The Secret Weapon: Constant Current (CC) IC Chips

If you have a massive commercial project—say, lighting the perimeter of a warehouse or a very long fence line—even 24V might not be enough. This is where I recommend Constant Current (CC) Strips⁹.
These strips look like normal LEDs, but if you look closely at the PCB, you will see tiny black chips (ICs) mounted on the board every few inches.

1. How they work: The IC acts like a gatekeeper. It is designed to accept a range of voltage (say, from 24V down to 21V) and output a fixed amount of current to the LED.
2. The Result: Even if voltage drop¹⁰ happens and the end of the strip only has 21V, the IC chip sees "enough" power and forces the LED to shine at 100%. The first LED and the last LED are identical in brightness.
3. The Benefit: You can run these strips up to 65 feet (20 meters) on a single power feed. This saves you huge amounts of money on wiring, trenching, and extra power supplies. You don’t need to hide drivers every 15 feet.

Copper Weight: The Hidden Quality Mark

Finally, ask your supplier about the PCB copper weight¹¹. Standard cheap strips use 1oz copper. It is cheaper to manufacture. My premium outdoor strips use 3oz or 4oz copper.
More copper acts like a highway with more lanes. It reduces resistance, minimizes voltage drop, and—crucially—helps dissipate heat.

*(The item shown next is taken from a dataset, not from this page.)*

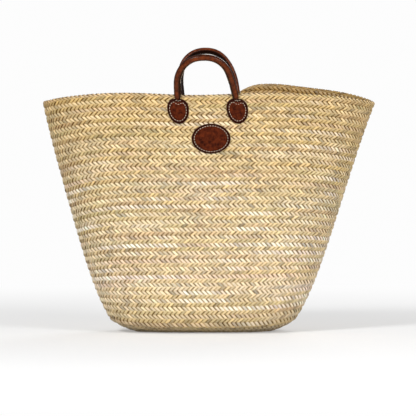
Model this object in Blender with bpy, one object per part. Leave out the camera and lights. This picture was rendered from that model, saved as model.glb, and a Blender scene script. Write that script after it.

• The Touch Test: When you get a sample, try to bend the strip. If it feels flimsy like paper, it is 1oz copper. Put it back. If it feels stiff and substantial, almost like a thin piece of metal, that is 3oz copper. That weight is the heavy copper trace that ensures your brightness stays consistent from start to finish. In the winter, that copper also helps conduct heat away from the chips, preventing failure.

Conclusion

Brightness is not just about power; it is about control. By choosing high-efficacy 2835 chips to manage heat, matching reasonable lumen levels (150-250 lm/ft) to accent zones, and utilizing 24V Constant Current technology for uniformity, you elevate your work from a DIY experiment to a professional architectural integration.